Microsoft's biggest challenge in adapting to the Web has never been a shortage of resources or innovation. The barriers to success are cultural: getting developers, product managers and partners to switch from a server-centric view of the world to a new mindset that works with the realities of the Web. A few weeks ago the struggle between these two viewpoints seemed almost dysfunctional: I called it Microsoft’s Jekyll-and-Live identity crisis. Now the good guys can just point to Silverlight, and suddenly everyone gets what the Web is all about.

It's just like Ray Ozzie said in an interview published last month in Knowledge@Wharton:

"Everyone can rally around something that works. But if it's telling everybody to rally around something that's still in the process of being defined, that causes combinatorial explosion in coordination costs."

Just to recap in case you missed it, Silverlight is a cross-browser plug-in (it executes in HTML and JavaScript) that includes core elements of .NET — including the common language runtime (CLR). It makes it possible to write rich-client, browser-based applications that easily rival anything written in AJAX and Flex, and the CLR support (coming later this year in version 1.1) means that developers can use any of their favorite Microsoft programming languages, plus several open-source alternatives — or just use the popular Visual Studio environment. That means anyone who knows how to develop applications for Windows now has the means to develop or adapt them for the Web, including mobile clients.

Now that Silverlight is here, Ray Ozzie (interviewed Monday by CNET's Martin LaMonica) has a clear and simple message for those developers:

"Look at the audience, where is the audience, and prioritize the development for Silverlight based on where the audience is ... the vast majority of applications that are today desktop apps or Web apps or rich Internet apps are all going to have some sort of component that is Web and client and mobile ... the vast majority of the commercial world and consumers — I personally believe will be these hybrid apps."

Silverlight lets Microsoft developers play in that world of hybrid applications — where previously the only major player with anything to offer was Adobe, as Ozzie acknowledged in the Wharton interview:

"If anybody has a software and services model, it's Adobe, because of that rich [Flash Player] applet that they extend the browser with. The more they enhance that, as you can see in their Flex and Apollo plans, the more it becomes this unified software and service vision, which is basically the same as Microsoft's vision."

Interestingly, now that Microsoft's vision has been revealed in the blinding flash that is Silverlight, Ozzie no longer sees Apollo in quite the same generous light, as ZDNet blogger Ryan Stewart discovered when he met him over lunch on Monday:

"There was some talk of Apollo, but as I said, Ray didn't quite seem to grasp that Apollo applications are really desktop experiences with the ties that he mentioned being important."

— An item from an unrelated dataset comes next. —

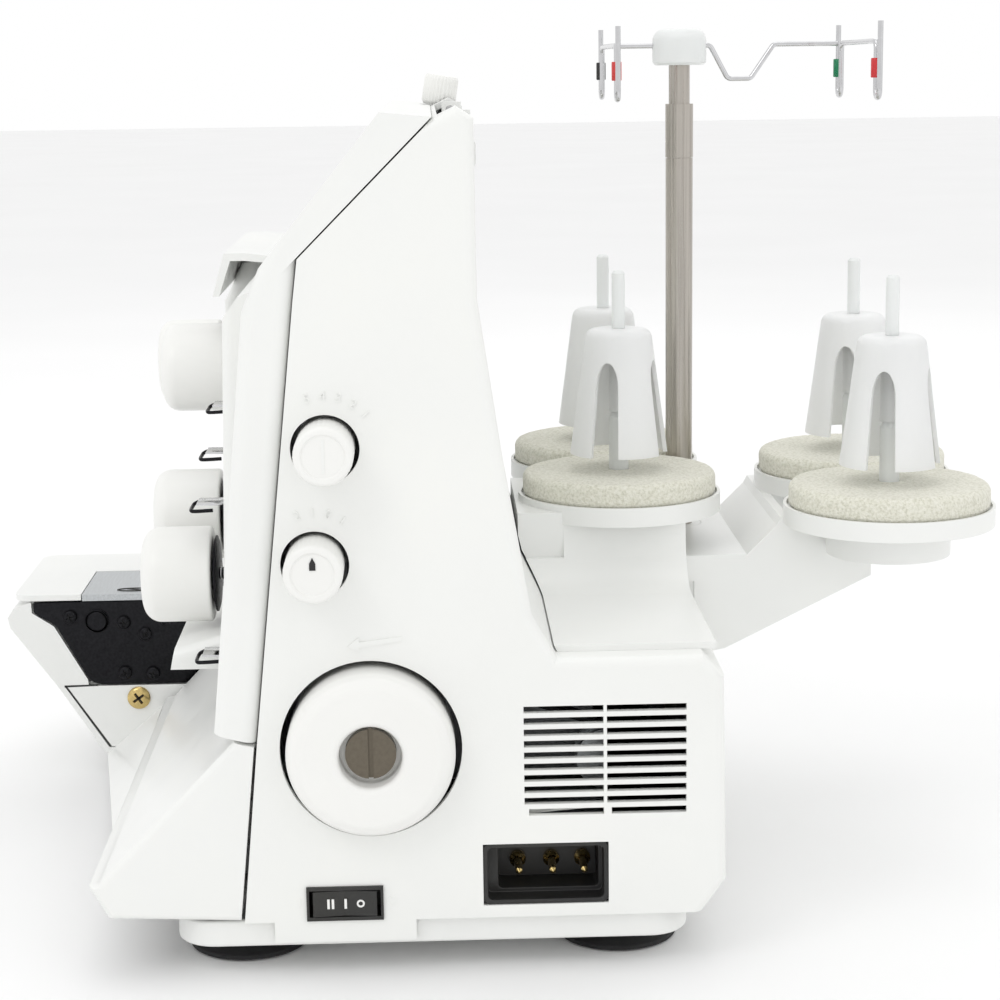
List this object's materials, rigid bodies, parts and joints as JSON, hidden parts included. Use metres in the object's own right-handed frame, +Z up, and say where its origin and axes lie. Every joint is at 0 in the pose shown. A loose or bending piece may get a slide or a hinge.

A month ago, Ozzie needed Apollo to illustrate what he wanted people to rally around. Now Silverlight fulfils that role. Ozzie spoke to Wharton last month at length about the opportunity to build applications in new ways as a result of the opening up of the Web 'cloud':

"[T]he fact that so many people have high bandwidth [lets] us figure out how to balance what part of an application should be in a data center — somewhere 'in the cloud' — and what piece of that solution should be on a desktop or on a mobile device. The right balance varies based on the application. But that balance is far different moving forward than it has been in the past ... first generation 'software as a service' really just meant browser. Second generation means weave together hardware, software and services to accomplish a specific solution."

Back then, Ozzie's rhetoric still couldn't convey the full nature of the transformation to those who weren't already on the same wavelength. The value of Silverlight is that people can now see in practical terms what he's talking about, and how it will help bring the applications they work with today more fully into the Web environment without having to throw away everything they've already invested in the Windows platform.

It's not a reinvention or even less a "reboot" of the Web, because the Web has been evolving in that direction anyhow, with or without Microsoft. The breakthrough that Silverlight achieves is that it reinvents the way Microsoft developers think about the Web.